**Directive**
Write out the listing beneath this instruction in its entirety, exactly as it reads.

**Supplied information**
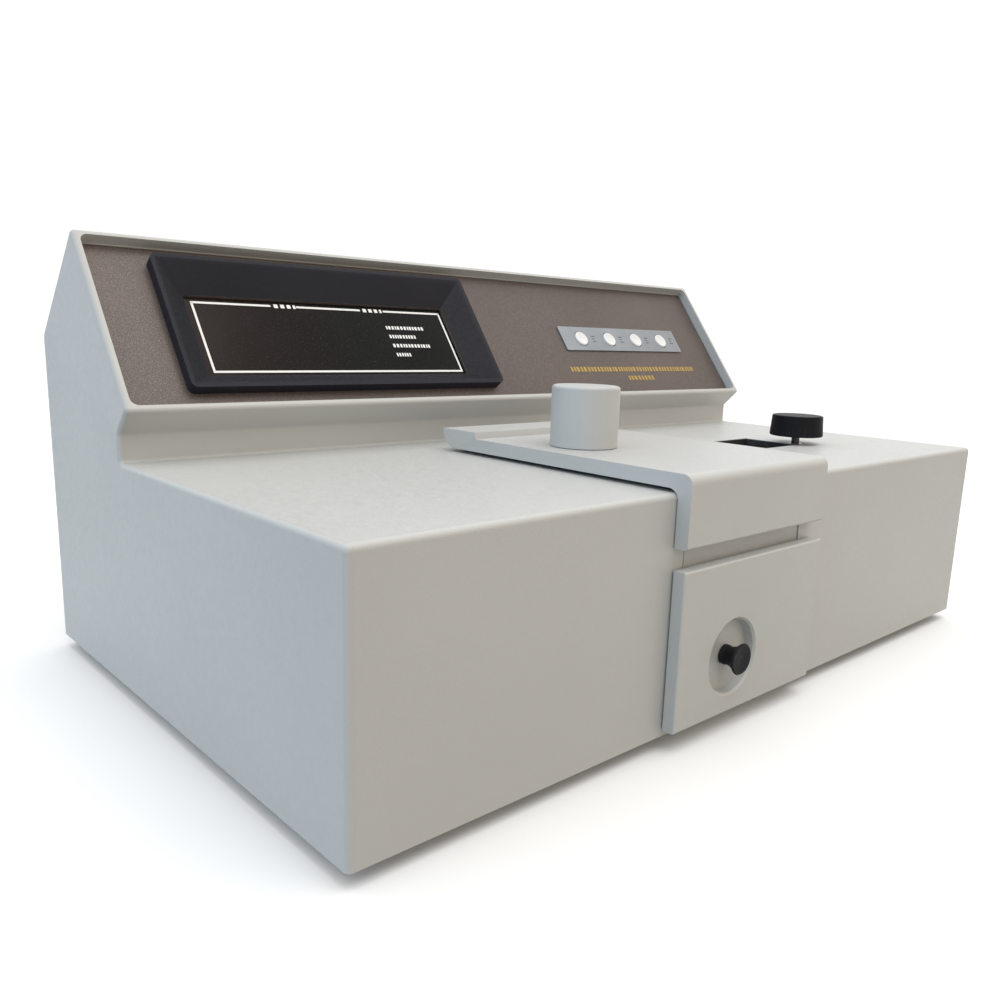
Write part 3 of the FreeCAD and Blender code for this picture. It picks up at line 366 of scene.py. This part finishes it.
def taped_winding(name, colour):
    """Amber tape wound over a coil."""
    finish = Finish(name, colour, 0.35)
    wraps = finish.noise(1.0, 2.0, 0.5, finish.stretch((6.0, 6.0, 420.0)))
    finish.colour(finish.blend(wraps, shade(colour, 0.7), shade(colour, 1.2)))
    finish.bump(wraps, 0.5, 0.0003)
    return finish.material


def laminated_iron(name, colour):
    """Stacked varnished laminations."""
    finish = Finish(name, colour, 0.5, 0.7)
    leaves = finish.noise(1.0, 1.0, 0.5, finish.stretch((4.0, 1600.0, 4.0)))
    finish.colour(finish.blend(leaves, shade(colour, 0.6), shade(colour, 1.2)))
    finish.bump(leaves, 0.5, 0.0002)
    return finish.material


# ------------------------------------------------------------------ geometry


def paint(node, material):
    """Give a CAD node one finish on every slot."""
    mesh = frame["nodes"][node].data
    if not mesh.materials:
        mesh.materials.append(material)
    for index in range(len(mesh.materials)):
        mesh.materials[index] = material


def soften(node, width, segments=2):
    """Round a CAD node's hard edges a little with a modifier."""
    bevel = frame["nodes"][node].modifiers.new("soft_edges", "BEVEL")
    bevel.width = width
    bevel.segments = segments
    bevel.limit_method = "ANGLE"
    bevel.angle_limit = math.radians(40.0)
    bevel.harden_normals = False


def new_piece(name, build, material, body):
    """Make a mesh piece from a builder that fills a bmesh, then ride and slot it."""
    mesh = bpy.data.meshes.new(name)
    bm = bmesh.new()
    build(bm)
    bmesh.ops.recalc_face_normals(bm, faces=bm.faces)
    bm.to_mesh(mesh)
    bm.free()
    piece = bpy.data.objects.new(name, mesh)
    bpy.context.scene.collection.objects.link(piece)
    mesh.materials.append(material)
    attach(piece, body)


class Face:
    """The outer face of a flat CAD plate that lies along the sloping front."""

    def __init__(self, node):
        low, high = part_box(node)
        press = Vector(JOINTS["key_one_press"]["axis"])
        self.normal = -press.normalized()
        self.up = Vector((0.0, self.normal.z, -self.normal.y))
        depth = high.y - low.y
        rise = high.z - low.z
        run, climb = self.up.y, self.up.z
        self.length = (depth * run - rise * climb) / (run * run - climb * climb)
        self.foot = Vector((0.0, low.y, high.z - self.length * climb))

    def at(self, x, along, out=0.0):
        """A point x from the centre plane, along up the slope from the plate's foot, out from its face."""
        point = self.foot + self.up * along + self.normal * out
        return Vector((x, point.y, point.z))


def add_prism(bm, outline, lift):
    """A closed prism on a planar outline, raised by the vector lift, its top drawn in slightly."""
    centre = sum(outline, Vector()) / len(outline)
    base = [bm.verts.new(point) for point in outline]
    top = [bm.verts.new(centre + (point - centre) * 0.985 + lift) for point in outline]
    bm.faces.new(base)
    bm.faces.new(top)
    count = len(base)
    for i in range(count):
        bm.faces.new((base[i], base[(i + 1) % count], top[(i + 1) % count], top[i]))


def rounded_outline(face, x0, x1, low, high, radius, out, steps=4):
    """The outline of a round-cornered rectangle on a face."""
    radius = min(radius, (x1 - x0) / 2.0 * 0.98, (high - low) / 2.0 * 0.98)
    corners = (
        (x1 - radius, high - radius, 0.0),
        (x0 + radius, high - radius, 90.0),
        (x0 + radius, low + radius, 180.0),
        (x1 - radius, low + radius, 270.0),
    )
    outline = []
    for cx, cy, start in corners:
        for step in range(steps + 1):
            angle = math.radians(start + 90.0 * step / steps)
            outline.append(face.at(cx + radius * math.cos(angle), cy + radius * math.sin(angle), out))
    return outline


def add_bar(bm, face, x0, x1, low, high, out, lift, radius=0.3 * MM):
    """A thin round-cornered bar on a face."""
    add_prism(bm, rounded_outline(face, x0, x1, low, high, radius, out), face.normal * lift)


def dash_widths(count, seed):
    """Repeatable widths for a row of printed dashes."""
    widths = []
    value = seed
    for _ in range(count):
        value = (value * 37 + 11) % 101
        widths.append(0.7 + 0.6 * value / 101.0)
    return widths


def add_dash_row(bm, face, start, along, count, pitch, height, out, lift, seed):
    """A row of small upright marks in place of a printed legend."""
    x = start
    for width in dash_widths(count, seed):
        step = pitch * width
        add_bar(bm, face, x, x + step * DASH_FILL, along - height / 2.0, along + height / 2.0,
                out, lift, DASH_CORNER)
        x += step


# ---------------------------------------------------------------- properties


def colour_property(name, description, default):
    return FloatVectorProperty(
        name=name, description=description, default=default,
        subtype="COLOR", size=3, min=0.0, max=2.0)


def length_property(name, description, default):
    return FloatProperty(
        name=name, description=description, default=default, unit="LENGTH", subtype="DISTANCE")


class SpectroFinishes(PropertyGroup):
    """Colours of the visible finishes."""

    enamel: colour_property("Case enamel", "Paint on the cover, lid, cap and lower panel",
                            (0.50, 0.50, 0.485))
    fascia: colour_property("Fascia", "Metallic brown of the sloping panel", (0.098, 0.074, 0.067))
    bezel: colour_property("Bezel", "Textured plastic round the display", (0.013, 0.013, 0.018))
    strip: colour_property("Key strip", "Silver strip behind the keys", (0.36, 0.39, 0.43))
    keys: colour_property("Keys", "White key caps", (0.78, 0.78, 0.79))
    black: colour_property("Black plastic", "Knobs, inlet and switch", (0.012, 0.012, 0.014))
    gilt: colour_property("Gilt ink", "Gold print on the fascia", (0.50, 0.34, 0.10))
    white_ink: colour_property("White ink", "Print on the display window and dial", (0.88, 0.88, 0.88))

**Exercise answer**
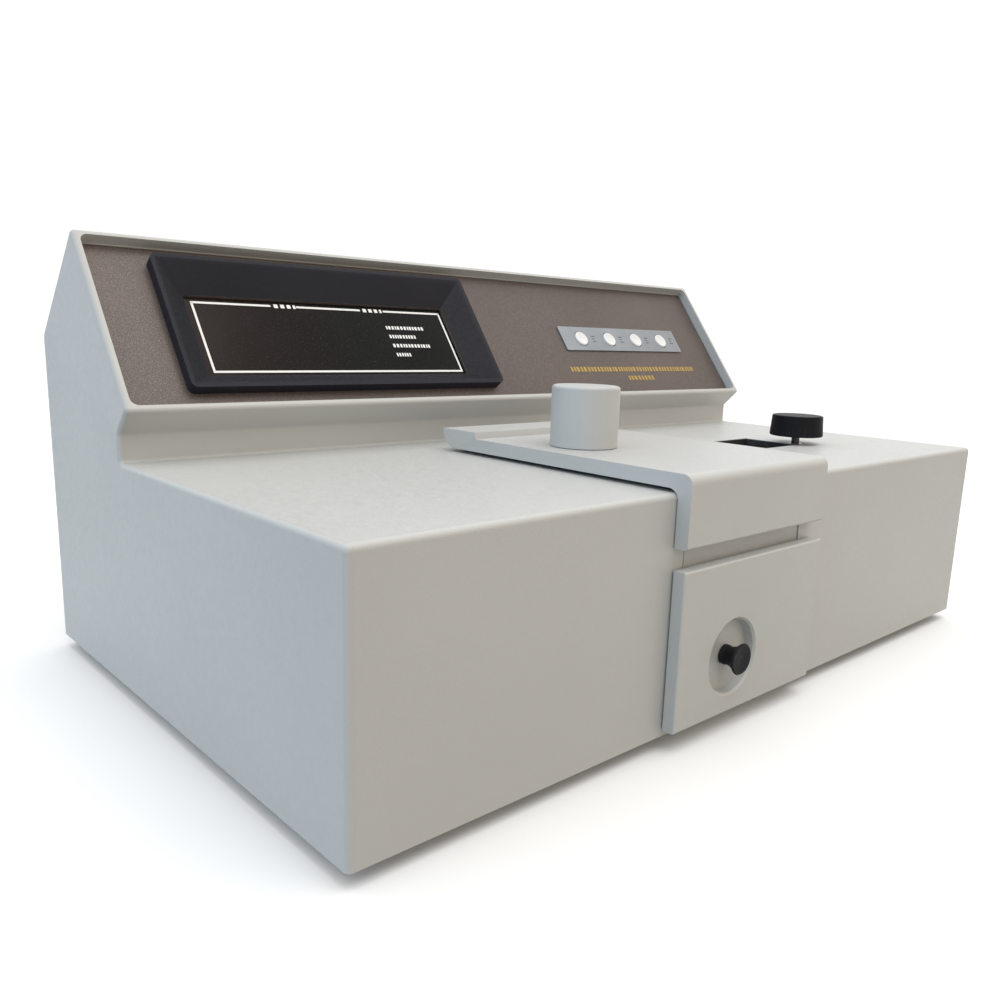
Write part 3 of the FreeCAD and Blender code for this picture. It picks up at line 366 of scene.py. This part finishes it.
def taped_winding(name, colour):
    """Amber tape wound over a coil."""
    finish = Finish(name, colour, 0.35)
    wraps = finish.noise(1.0, 2.0, 0.5, finish.stretch((6.0, 6.0, 420.0)))
    finish.colour(finish.blend(wraps, shade(colour, 0.7), shade(colour, 1.2)))
    finish.bump(wraps, 0.5, 0.0003)
    return finish.material


def laminated_iron(name, colour):
    """Stacked varnished laminations."""
    finish = Finish(name, colour, 0.5, 0.7)
    leaves = finish.noise(1.0, 1.0, 0.5, finish.stretch((4.0, 1600.0, 4.0)))
    finish.colour(finish.blend(leaves, shade(colour, 0.6), shade(colour, 1.2)))
    finish.bump(leaves, 0.5, 0.0002)
    return finish.material


# ------------------------------------------------------------------ geometry


def paint(node, material):
    """Give a CAD node one finish on every slot."""
    mesh = frame["nodes"][node].data
    if not mesh.materials:
        mesh.materials.append(material)
    for index in range(len(mesh.materials)):
        mesh.materials[index] = material


def soften(node, width, segments=2):
    """Round a CAD node's hard edges a little with a modifier."""
    bevel = frame["nodes"][node].modifiers.new("soft_edges", "BEVEL")
    bevel.width = width
    bevel.segments = segments
    bevel.limit_method = "ANGLE"
    bevel.angle_limit = math.radians(40.0)
    bevel.harden_normals = False


def new_piece(name, build, material, body):
    """Make a mesh piece from a builder that fills a bmesh, then ride and slot it."""
    mesh = bpy.data.meshes.new(name)
    bm = bmesh.new()
    build(bm)
    bmesh.ops.recalc_face_normals(bm, faces=bm.faces)
    bm.to_mesh(mesh)
    bm.free()
    piece = bpy.data.objects.new(name, mesh)
    bpy.context.scene.collection.objects.link(piece)
    mesh.materials.append(material)
    attach(piece, body)


class Face:
    """The outer face of a flat CAD plate that lies along the sloping front."""

    def __init__(self, node):
        low, high = part_box(node)
        press = Vector(JOINTS["key_one_press"]["axis"])
        self.normal = -press.normalized()
        self.up = Vector((0.0, self.normal.z, -self.normal.y))
        depth = high.y - low.y
        rise = high.z - low.z
        run, climb = self.up.y, self.up.z
        self.length = (depth * run - rise * climb) / (run * run - climb * climb)
        self.foot = Vector((0.0, low.y, high.z - self.length * climb))

    def at(self, x, along, out=0.0):
        """A point x from the centre plane, along up the slope from the plate's foot, out from its face."""
        point = self.foot + self.up * along + self.normal * out
        return Vector((x, point.y, point.z))


def add_prism(bm, outline, lift):
    """A closed prism on a planar outline, raised by the vector lift, its top drawn in slightly."""
    centre = sum(outline, Vector()) / len(outline)
    base = [bm.verts.new(point) for point in outline]
    top = [bm.verts.new(centre + (point - centre) * 0.985 + lift) for point in outline]
    bm.faces.new(base)
    bm.faces.new(top)
    count = len(base)
    for i in range(count):
        bm.faces.new((base[i], base[(i + 1) % count], top[(i + 1) % count], top[i]))


def rounded_outline(face, x0, x1, low, high, radius, out, steps=4):
    """The outline of a round-cornered rectangle on a face."""
    radius = min(radius, (x1 - x0) / 2.0 * 0.98, (high - low) / 2.0 * 0.98)
    corners = (
        (x1 - radius, high - radius, 0.0),
        (x0 + radius, high - radius, 90.0),
        (x0 + radius, low + radius, 180.0),
        (x1 - radius, low + radius, 270.0),
    )
    outline = []
    for cx, cy, start in corners:
        for step in range(steps + 1):
            angle = math.radians(start + 90.0 * step / steps)
            outline.append(face.at(cx + radius * math.cos(angle), cy + radius * math.sin(angle), out))
    return outline


def add_bar(bm, face, x0, x1, low, high, out, lift, radius=0.3 * MM):
    """A thin round-cornered bar on a face."""
    add_prism(bm, rounded_outline(face, x0, x1, low, high, radius, out), face.normal * lift)


def dash_widths(count, seed):
    """Repeatable widths for a row of printed dashes."""
    widths = []
    value = seed
    for _ in range(count):
        value = (value * 37 + 11) % 101
        widths.append(0.7 + 0.6 * value / 101.0)
    return widths


def add_dash_row(bm, face, start, along, count, pitch, height, out, lift, seed):
    """A row of small upright marks in place of a printed legend."""
    x = start
    for width in dash_widths(count, seed):
        step = pitch * width
        add_bar(bm, face, x, x + step * DASH_FILL, along - height / 2.0, along + height / 2.0,
                out, lift, DASH_CORNER)
        x += step


# ---------------------------------------------------------------- properties


def colour_property(name, description, default):
    return FloatVectorProperty(
        name=name, description=description, default=default,
        subtype="COLOR", size=3, min=0.0, max=2.0)


def length_property(name, description, default):
    return FloatProperty(
        name=name, description=description, default=default, unit="LENGTH", subtype="DISTANCE")


class SpectroFinishes(PropertyGroup):
    """Colours of the visible finishes."""

    enamel: colour_property("Case enamel", "Paint on the cover, lid, cap and lower panel",
                            (0.50, 0.50, 0.485))
    fascia: colour_property("Fascia", "Metallic brown of the sloping panel", (0.098, 0.074, 0.067))
    bezel: colour_property("Bezel", "Textured plastic round the display", (0.013, 0.013, 0.018))
    strip: colour_property("Key strip", "Silver strip behind the keys", (0.36, 0.39, 0.43))
    keys: colour_property("Keys", "White key caps", (0.78, 0.78, 0.79))
    black: colour_property("Black plastic", "Knobs, inlet and switch", (0.012, 0.012, 0.014))
    gilt: colour_property("Gilt ink", "Gold print on the fascia", (0.50, 0.34, 0.10))
    white_ink: colour_property("White ink", "Print on the display window and dial", (0.88, 0.88, 0.88))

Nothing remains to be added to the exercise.